During the early 1950s, in the reign of the new young King Faisal II, various pro-Western pacts were signed, but Arab factions, bitterly opposed to union with the west, inspired by the example of Gamal Abdel Nasser in Egypt, staged a military coup on 14th July 1958, led by General Abdul-Karim Qassim (known as "il-Za`im"). King Faisal and the premier, Nuri as-Said were both executed in the uprising and the country was proclaimed a republic.

A period of considerable instability followed, with one military coup swiftly succeeding another, and leaders came and went throughout the 60s and early 70s. Qassim was assassinated in February 1963, when Ba'ath Arab Socialist Party members took power. Nine months later, President Abdul Salam Mohammad Arif led a successful coup against the Ba'athists, and in April 13 1966 President Abdul Salam Arif dies in a helicopter crash! and is followed by his brother Abdul Rahman Arif. The Ba'athists overthrow Arif and regained power in July 1968 coup. Ahmed Hassan Al-Bakr became president and chairman of the Revolutionary Command Council (RCC) following the Ba'athists return to power. Iraq's general policy during these years was one of Arab National. Iraq was on the head of the other Arab troops during the 1967 Arab-Israeli war, and in the liberation war of 1973, gave material aid to Syria. Iraq was heavily opposed to the cease-fire, which ended the conflict.

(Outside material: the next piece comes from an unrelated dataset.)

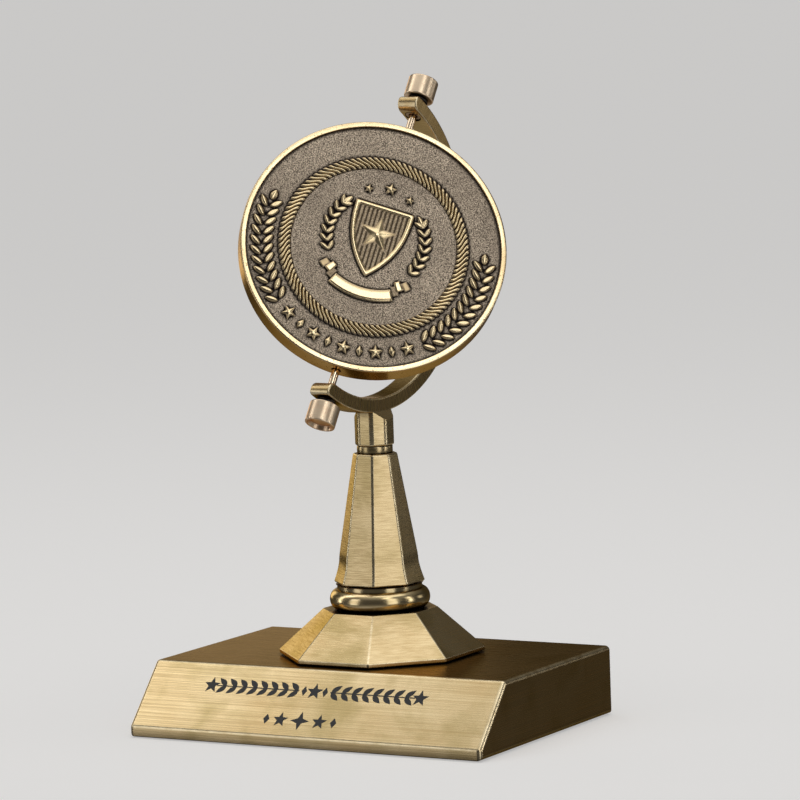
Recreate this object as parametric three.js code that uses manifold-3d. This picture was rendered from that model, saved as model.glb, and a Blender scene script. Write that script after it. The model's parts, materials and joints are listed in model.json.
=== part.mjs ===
// Spinning-coin trophy, in millimetres, +Z up. The origin is on the resting surface, under the
// column's axis. The plaque side faces -Y, and the pivot axis leans back towards +Y.
import * as THREE from 'three';
import { mergeVertices } from 'three/addons/utils/BufferGeometryUtils.js';
import Module from 'manifold-3d';

const wasm = await Module();
wasm.setup();

// Driving dimensions
const GAP = 0.3;                      // clearance between neighbouring pieces
const ROUND = 18;                     // sides of a small round piece
const FINE_ROUND = 36;                // sides of a larger turned piece
const COIN_SIDES = 72;
const ARM_SIDES = 160;                // sides of the cylinder that cuts the arm's seat

const PLINTH_WIDTH = 105;
const PLINTH_FRONT_FOOT = -42.4;      // y of the lip at the bottom of the plaque slope
const PLINTH_FRONT_TOP = -28.4;       // y where the slope meets the flat top
const PLINTH_BACK = 29.7;
const PLINTH_BOTTOM = 0.3;            // the felt stands this far proud of the shell
const PLINTH_LIP_TOP = 3.1;
const PLINTH_TOP = 18.4;
const PLINTH_WALL = 2.5;
const PLINTH_EDGE = 0.6;              // small bevel round the two end faces

const FELT_THICKNESS = 1.2;
const PLATE_THICKNESS = 1.2;
const PLATE_SETBACK = 1;              // keeps the plate's front edge clear of the slope
const SCREW_X = 43;
const SCREW_Y_FRONT = -23.4;
const SCREW_Y_BACK = 22;
const SCREW_RADIUS = 1.25;
const SCREW_HEAD_RADIUS = 2.8;
const SCREW_HEAD_HEIGHT = 0.85;
const SCREW_TIP = 10;
const SCREW_POINT = 1;                // length of its conical end
const SCREW_HEAD_EDGE = 0.45;         // chamfer round the head
const SLOT_WIDTH = 0.8;
const SLOT_DEPTH = 0.4;
const BOSS_RADIUS = 3.6;

const WEIGHT_WIDTH = 74;
const WEIGHT_FRONT = -26;
const WEIGHT_BACK = 25;
const WEIGHT_WELL_RADIUS = 9;

const ROD_RADIUS = 2.5;               // M5 tie rod
const ROD_BOTTOM = 8;
const ROD_TOP = 78.6;
const ROD_BORE = ROD_RADIUS + GAP;
const NUT_RADIUS = 4.6;               // M5 hexagon, to the corners
const NUT_HEIGHT = 4;
const TIE_WASHER_RADIUS = 7.5;
const TIE_WASHER_THICKNESS = 1;
const OCTAGON_BORE = 3.2;             // circumradius of the cast octagonal bore

const FOOT_BOTTOM_RADIUS = 27.3;      // octagon radii are to the corners
const FOOT_TOP_RADIUS = 15.2;
const FOOT_TOP = 30.5;
const FOOT_SKIRT = 1.1;
const FOOT_WALL = 3;                  // the casting is hollow underneath
const FOOT_RIM = 4;                   // width of the edge it stands on

const BEAD_BOTTOM = FOOT_TOP + GAP;
const BEAD_TOP = 37.1;
const BEAD_CENTRE = 33.2;
const BEAD_NECK_RADIUS = 11.2;
const BEAD_BULGE = 2.0;
const BEAD_HALF_HEIGHT = 2.3;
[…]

Relations with Iran were fast deteriorating in the early 70s. Iranian arms supplies to the Kurd leader, Mustafa al-Barzani, now fueled the ongoing Kurdish situation, which had first emerged in a 1961 Kurdish rebellion. Problems were compounded by border disputes with Iran, but these were partially settled in 1975, whereupon Iran withdrew aid from the Kurdish revolt and effectively halted it.

By the end of 1977, the Kurdish people had been granted greater autonomy and Kurdish was recognized as an official language. Politically, Iraq seemed to be stabilizing, and the oil boom of the late 70s contributed dramatically to an upsurge in the economy.